For UK businesses, that means margin should be managed by itinerary, not just by event. A package centred on one expensive host city may carry a very different risk profile from a broader itinerary using secondary airports, rail connections, road trips or non-host-city accommodation.

Profitability depends on discipline

The strongest travel businesses will not necessarily be those with the most World Cup enquiries. They will be the ones that convert the right enquiries on the right terms.

That means building packages with clear gross-margin targets, realistic assumptions on supplier costs and a plan for currency exposure. It also means keeping close control of working capital. High-value bookings can look attractive, but if supplier deposits fall due well before customer balances, growth can absorb cash quickly.
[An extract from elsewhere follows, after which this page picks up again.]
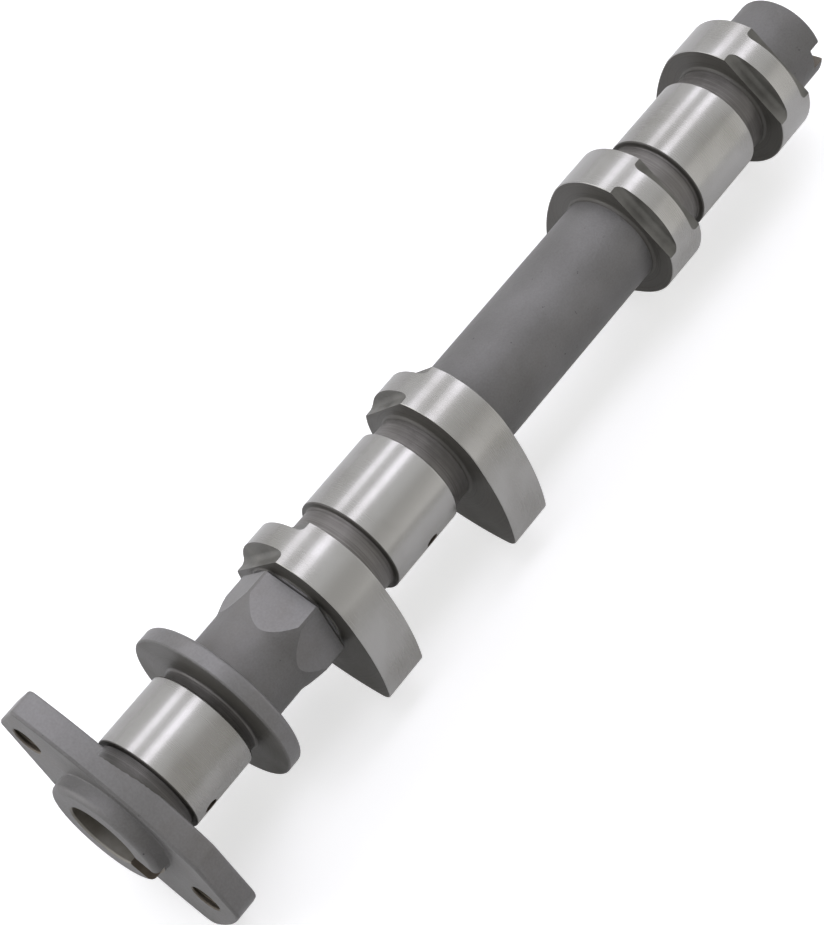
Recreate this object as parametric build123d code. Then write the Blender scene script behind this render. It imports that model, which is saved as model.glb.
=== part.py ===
from build123d import *
import os
from math import atan2, cos, degrees, hypot, radians, sin, sqrt

# One-piece overhead camshaft for a parallel-twin engine, in millimetres.
# The shaft's axis is +X. The origin is the centre of the sprocket seat, the flange's front face.
# Angles are measured about the axis, from +Y towards +Z. +Z is up as the shaft lies at rest.

# Shaft and journals
shaft_d = 19.7
journal_d = 22.0
journal_chamfer = 0.3
journal_1_start_x = 8.05
journal_1_width = 15.0
journal_2_width = 17.65
journal_2_centre_x = 73.3
cylinder_spacing = 97.05
root_size = 0.6

# Lobes, a pair beside each of the second and third journals
lobe_width = 9.6
lobe_offset = 19.1
base_circle_d = 28.4
lobe_height = 37.8
nose_radius = 2.3
flank_radius = 44.0
lobe_chamfer = 0.15
first_pair_nose_angle = 212.3
pair_phase_angle = 90.0

# Cast rebates in both sides of each lobe, opposite its nose. Those of the first pair differ.
rebate_floor_distance = 11.3
first_rebate_floor_distance = 10.5
second_rebate_floor_distance = 11.75
rebate_depth = 2.35
rebate_corner_radius = 1.1

# Thrust disc between the first journal and the first lobe
thrust_disc_d = 34.4
thrust_disc_start_x = 25.45
thrust_disc_width = 3.6
thrust_disc_front_chamfer = 0.3
thrust_disc_back_radius = 0.9

# Spanner hexagon beside the first lobe, its flats square to that lobe's nose
hexagon_across_flats = 19.9
hexagon_corner_d = 22.6
hexagon_taper_length = 4.6
hexagon_length = 10.0
hexagon_end_chamfer = 0.5
hexagon_gap = 0.6

# Sprocket flange
flange_thickness = 5.3
flange_length = 51.8
flange_edge_chamfer = 0.4
flange_corner_radius = 1.3
flange_far_corner_radius = 2.8
flange_far_end_bow = 1.1
flange_lead_angle = 8.8
bolt_spacing = 40.5
bolt_hole_d = 6.0
bolt_hole_chamfer = 0.4

# The flange's outline, each point's distance from the line through the bolt holes
wide_side = 14.3
wide_side_full_corner = 12.4
wide_side_shoulder = 12.7
wide_side_cut_corner = 3.2
wide_side_cut_length = 14.3
narrow_side = 13.3
narrow_side_full_corner = 8.2
narrow_side_shoulder = 12.2
narrow_side_cut_corner = 5.4
narrow_side_cut_length = 11.7

# Sloping relief in the back of the flange's narrow side, from its deep end to where it runs out
relief_deep_end = -10.5
relief_run_out = 3.0
relief_depth = 1.65

# Register boss and its recess
boss_d = 23.6
boss_height = 3.5
boss_edge_radius = 1.1
recess_d = 14.2
recess_mouth_chamfer = 0.3
recess_depth = 12.0
recess_tip_angle = 118.0
key_slot_width = 6.6
key_slot_depth = 2.0
key_slot_angle = 196.0

# Slotted free end
end_length = 11.6
end_chamfer = 0.6
end_slot_width = 4.7
end_slot_depth = 3.2
end_slot_angle = 160.5

# Oil gallery and the cross holes that feed the journals
gallery_d = 6.0
gallery_end_wall = 14.0
oil_hole_d = 2.6
oil_hole_angle = 184.8
journal_1_oil_x = 11.85
journal_oil_offset = 1.35

# Sizes that follow from the ones above
shaft_r = shaft_d / 2
journal_r = journal_d / 2
base_r = base_circle_d / 2
nose_tip_r = lobe_height - base_r
journal_1_end_x = journal_1_start_x + journal_1_width
journal_centres = [journal_2_centre_x, journal_2_centre_x + cylinder_spacing]
lobe_centres = [x + side * lobe_offset for x in journal_centres for side in (-1, 1)]
nose_angles = [first_pair_nose_angle] * 2 + [first_pair_nose_angle + pair_phase_angle] * 2
thrust_disc_end_x = thrust_disc_start_x + thrust_disc_width
hexagon_end_x = lobe_centres[0] - lobe_width / 2 - hexagon_gap
hexagon_start_x = hexagon_end_x - hexagon_length
end_x = lobe_centres[-1] + lobe_width / 2 + end_length
flange_angle = first_pair_nose_angle - flange_lead_angle
oil_hole_places = [journal_1_oil_x] + [x + journal_oil_offset for x in journal_centres]
oil_hole_angles = [oil_hole_angle] * 2 + [oil_hole_angle + pair_phase_angle]


def section_plane(x, angle):
    """A plane across the shaft at x, its own x axis turned to the given angle."""
    turned = (0, cos(radians(angle)), sin(radians(angle)))
    return Plane(origin=(x, 0, 0), x_dir=turned, z_dir=(1, 0, 0))


def disc(start_x, end_x, diameter):
    """A plain cylinder on the shaft's axis."""
    return extrude(section_plane(start_x, 0) * Circle(diameter / 2), end_x - start_x)


def turned_body():
    """The boss, journals, thrust disc, necks and free end."""
    shaft = disc(0, end_x, shaft_d)
    shaft = chamfer(shaft.edges().sort_by(Axis.X)[-1], end_chamfer)
    boss = disc(-boss_height, 1, boss_d)
    boss = fillet(boss.edges().sort_by(Axis.X)[0], boss_edge_radius)
    body = shaft + boss
    spans = [(journal_1_start_x, journal_1_end_x)]
    spans += [(x - journal_2_width / 2, x + journal_2_width / 2) for x in journal_centres]
    for start, end in spans:
        journal = disc(start, end, journal_d)
        body += chamfer(journal.edges().filter_by(GeomType.CIRCLE), journal_chamfer)
    thrust = disc(thrust_disc_start_x, thrust_disc_end_x, thrust_disc_d)
    thrust = chamfer(thrust.edges().sort_by(Axis.X)[0], thrust_disc_front_chamfer)
    return body + fillet(thrust.edges().sort_by(Axis.X)[-1], thrust_disc_back_radius)


def hexagon():
    """Six flats on a barrel that swells out of the shaft and stops just short of the first lobe."""
    barrel_r = hexagon_corner_d / 2
    outline = Polyline(
        (hexagon_start_x, 0),
        (hexagon_start_x, shaft_r - 0.1),
        (hexagon_start_x + hexagon_taper_length, barrel_r),
        (hexagon_end_x, barrel_r),
        (hexagon_end_x, 0),
        close=True,
    )
    barrel = revolve(make_face(outline), Axis.X)
    flats = RegularPolygon(hexagon_across_flats / 2, 6, major_radius=False)
    plane = section_plane(hexagon_start_x - 1, first_pair_nose_angle)
    prism = extrude(plane * Rot(0, 0, 30) * flats, hexagon_length + 1)
    prism = chamfer(prism.faces().sort_by(Axis.X)[-1].edges(), hexagon_end_chamfer)
    return barrel & prism


def lobe_outline():
    """A three-arc cam: base circle, two convex flanks and a nose on the local +X axis."""
    nose_x = nose_tip_r - nose_radius
    to_base = flank_radius - base_r
    to_nose = flank_radius - nose_radius
    flank_x = (to_base**2 - to_nose**2 + nose_x**2) / (2 * nose_x)
    flank_y = -sqrt(to_base**2 - flank_x**2)
    base_turn = atan2(-flank_y, -flank_x)
    nose_turn = atan2(-flank_y, nose_x - flank_x)
    base_point = (base_r * cos(base_turn), base_r * sin(base_turn))
    nose_point = (nose_x + nose_radius * cos(nose_turn), nose_radius * sin(nose_turn))
    middle_turn = (base_turn + nose_turn) / 2
    middle_point = (flank_x + flank_radius * cos(middle_turn), flank_y + flank_radius * sin(middle_turn))
    edges = [
        ThreePointArc(base_point, (-base_r, 0), (base_point[0], -base_point[1])),
        ThreePointArc((base_point[0], -base_point[1]), (middle_point[0], -middle_point[1]),
                      (nose_point[0], -nose_point[1])),
        ThreePointArc((nose_point[0], -nose_point[1]), (nose_tip_r, 0), nose_point),
        ThreePointArc(nose_point, middle_point, base_point),
    ]
    return make_face(Wire(edges))


def lobe(centre_x, nose_angle, floor_distance):
    """One lobe with a rebate cut into each side on its base circle."""
    start_x = centre_x - lobe_width / 2
    plane = section_plane(start_x, nose_angle)
    blank = extrude(plane * lobe_outline(), lobe_width)
    faces = blank.faces().sort_by(Axis.X)
    blank = chamfer(faces[0].edges() + faces[-1].edges(), lobe_chamfer)
    reach = 2 * base_r
    cutter = Box(reach, 2 * reach, 2 * rebate_depth)
    corners = cutter.edges().filter_by(Axis.Y).group_by(Axis.X)[-1]
    cutter = fillet(corners, rebate_corner_radius)
    place = Pos(-floor_distance - reach / 2, 0, 0)
    for x in (start_x, start_x + lobe_width):
        blank -= section_plane(x, nose_angle) * place * cutter
    return blank


def root_ring(face_x, side):
    """The small cone between the shaft and a lobe's side face, side being -1 before the lobe."""
    outline = Polyline(
        (face_x, shaft_r - 1),
        (face_x, shaft_r + root_size),
        (face_x + side * root_size, shaft_r),
        (face_x + side * root_size, shaft_r - 1),
        close=True,
    )
    return revolve(make_face(outline), Axis.X)


def flange():
    """The two-bolt plate, with bowed sides, two corners cut back and a relief behind its narrow side."""
    left = -flange_length / 2
    right = flange_length / 2
    wide_shoulder = (left + wide_side_cut_length, wide_side_shoulder)
    narrow_shoulder = (right - narrow_side_cut_length, -narrow_side_shoulder)
    bow_point = (right + flange_far_end_bow, (wide_side_full_corner - narrow_side_cut_corner) / 2)
    outline = make_face(Wire([
        Line((left, -narrow_side_full_corner), (left, wide_side_cut_corner)),
        Line((left, wide_side_cut_corner), wide_shoulder),
        ThreePointArc(wide_shoulder, (0, wide_side), (right, wide_side_full_corner)),
        ThreePointArc((right, wide_side_full_corner), bow_point, (right, -narrow_side_cut_corner)),
        Line((right, -narrow_side_cut_corner), narrow_shoulder),
        ThreePointArc(narrow_shoulder, (0, -narrow_side), (left, -narrow_side_full_corner)),
    ]))
    ends = outline.vertices().group_by(Axis.X)
    outline = fillet(ends[0], flange_corner_radius)
    far_end = outline.vertices().group_by(Axis.X)[-1]
    outline = fillet(far_end, flange_far_corner_radius)
    section = section_plane(0, flange_angle)
    plate = extrude(section * outline, flange_thickness)
    faces = plate.faces().sort_by(Axis.X)
    plate = chamfer(faces[0].edges() + faces[-1].edges(), flange_edge_chamfer)
    slope = Polyline(
        (relief_deep_end, flange_thickness - relief_depth),
        (relief_run_out, flange_thickness),
        (relief_run_out, flange_thickness + 1),
        (relief_deep_end, flange_thickness + 1),
        close=True,
    )
    side = Plane(origin=(0, 0, 0), x_dir=section.x_dir, z_dir=-section.y_dir)
    return plate - extrude(side * make_face(slope), flange_length)


def bolt_hole(side):
    """A threaded hole through the flange, at its thread's inner diameter."""
    radius = bolt_hole_d / 2
    place = section_plane(0, flange_angle) * Pos(side * bolt_spacing / 2, 0, flange_thickness / 2)
    hole = Cylinder(radius, flange_thickness + 2)
    mouth = Cone(radius + bolt_hole_chamfer, radius, bolt_hole_chamfer)
    front = Pos(0, 0, -(flange_thickness - bolt_hole_chamfer) / 2)
    return place * (hole + front * mouth)


def bores():
    """The front recess, the oil gallery behind it and the cross holes out to the journals."""
    tip_length = recess_d / 2 * cos(radians(recess_tip_angle / 2)) / sin(radians(recess_tip_angle / 2))
    recess_end_x = recess_depth - boss_height
    recess = disc(-boss_height, recess_end_x, recess_d)
    mouth = revolve(make_face(Polyline(
        (-boss_height, 0), (-boss_height, recess_d / 2 + recess_mouth_chamfer),
        (-boss_height + recess_mouth_chamfer, recess_d / 2), (-boss_height + recess_mouth_chamfer, 0), close=True,
    )), Axis.X)
    tip = revolve(make_face(Polyline(
        (recess_end_x, 0), (recess_end_x, recess_d / 2), (recess_end_x + tip_length, 0), close=True,
    )), Axis.X)
    gallery = disc(recess_end_x, end_x - gallery_end_wall, gallery_d)
    removed = recess + mouth + tip + gallery
    for x, angle in zip(oil_hole_places, oil_hole_angles):
        across = section_plane(x, angle)
        drill = Plane(origin=(x, 0, 0), x_dir=(1, 0, 0), z_dir=across.x_dir)
        removed += extrude(drill * Circle(oil_hole_d / 2), journal_d)
    return removed


def slots():
    """The key slot through the boss's rim and the slot across the free end."""
    key = section_plane(-boss_height, key_slot_angle) * Pos(boss_d / 2, 0, 0) * Box(
        boss_d, key_slot_width, 2 * key_slot_depth)
    across = section_plane(end_x, end_slot_angle) * Box(2 * shaft_d, end_slot_width, 2 * end_slot_depth)
    return key + across


floor_distances = [first_rebate_floor_distance, second_rebate_floor_distance] + [rebate_floor_distance] * 2
camshaft = turned_body() + hexagon() + flange()
for centre_x, nose_angle, floor_distance in zip(lobe_centres, nose_angles, floor_distances):
    camshaft += lobe(centre_x, nose_angle, floor_distance)
    for side in (-1, 1):
        if centre_x > lobe_centres[0] or side > 0:
            camshaft += root_ring(centre_x + side * lobe_width / 2, side)
camshaft -= bores()
for side in (-1, 1):
    camshaft -= bolt_hole(side)
camshaft -= slots()

os.makedirs("parts", exist_ok=True)
export_step(camshaft, "parts/camshaft.step")
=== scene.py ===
import math
import random

import bmesh
import bpy
import numpy as np
from bpy.props import FloatProperty, FloatVectorProperty, IntProperty, PointerProperty
from mathutils import Matrix, Vector


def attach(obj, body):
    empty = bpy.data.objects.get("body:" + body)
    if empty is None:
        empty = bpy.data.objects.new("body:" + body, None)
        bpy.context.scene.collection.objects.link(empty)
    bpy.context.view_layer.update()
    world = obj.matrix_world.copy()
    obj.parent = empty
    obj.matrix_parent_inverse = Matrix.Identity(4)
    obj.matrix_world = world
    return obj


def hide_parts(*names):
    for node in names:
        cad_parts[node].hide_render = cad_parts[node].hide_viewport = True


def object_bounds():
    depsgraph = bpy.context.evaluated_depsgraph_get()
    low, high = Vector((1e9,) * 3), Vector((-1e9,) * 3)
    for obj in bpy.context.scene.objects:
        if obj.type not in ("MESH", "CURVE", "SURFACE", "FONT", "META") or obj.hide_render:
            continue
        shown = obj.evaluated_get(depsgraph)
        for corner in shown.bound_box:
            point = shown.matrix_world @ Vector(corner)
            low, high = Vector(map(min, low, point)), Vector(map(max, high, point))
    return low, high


bl_info = {
    "name": "Camshaft finish",
    "version": (1, 0, 0),
    "blender": (4, 5, 0),
    "location": "3D View > Sidebar > Camshaft",
    "description": "Builds the finished camshaft over its frame, with a plain studio round it",
    "category": "Object",
}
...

Businesses may also need to segment customers more carefully. Premium travellers may value certainty, access and service. Younger fans may be more price-sensitive but open to alternative accommodation or multi-city routes. Corporate incentive groups may require higher service levels, tighter payment terms and more complex supplier arrangements. Each segment carries a different margin, cashflow and currency profile.

A lesson for converting demand to cash

The 2026 World Cup should be a major opportunity for UK travel businesses. But it is unlikely to reward a passive approach. Demand has been high but marked by a notable choppiness. Prices are rising in some areas and softening in others. Customers want flexibility, while suppliers may require early commitment. Currency exposure can sit quietly in the background until it affects margin.

For travel firms, the key is to plan commercially as well as operationally. That means reviewing supplier contracts, building currency assumptions into pricing, securing deposits that reflect real cash commitments and monitoring exposure across US dollars, Canadian dollars and Mexican pesos.

The businesses that benefit most will be those that protect profitability and cashflow with the same care they give to the itinerary.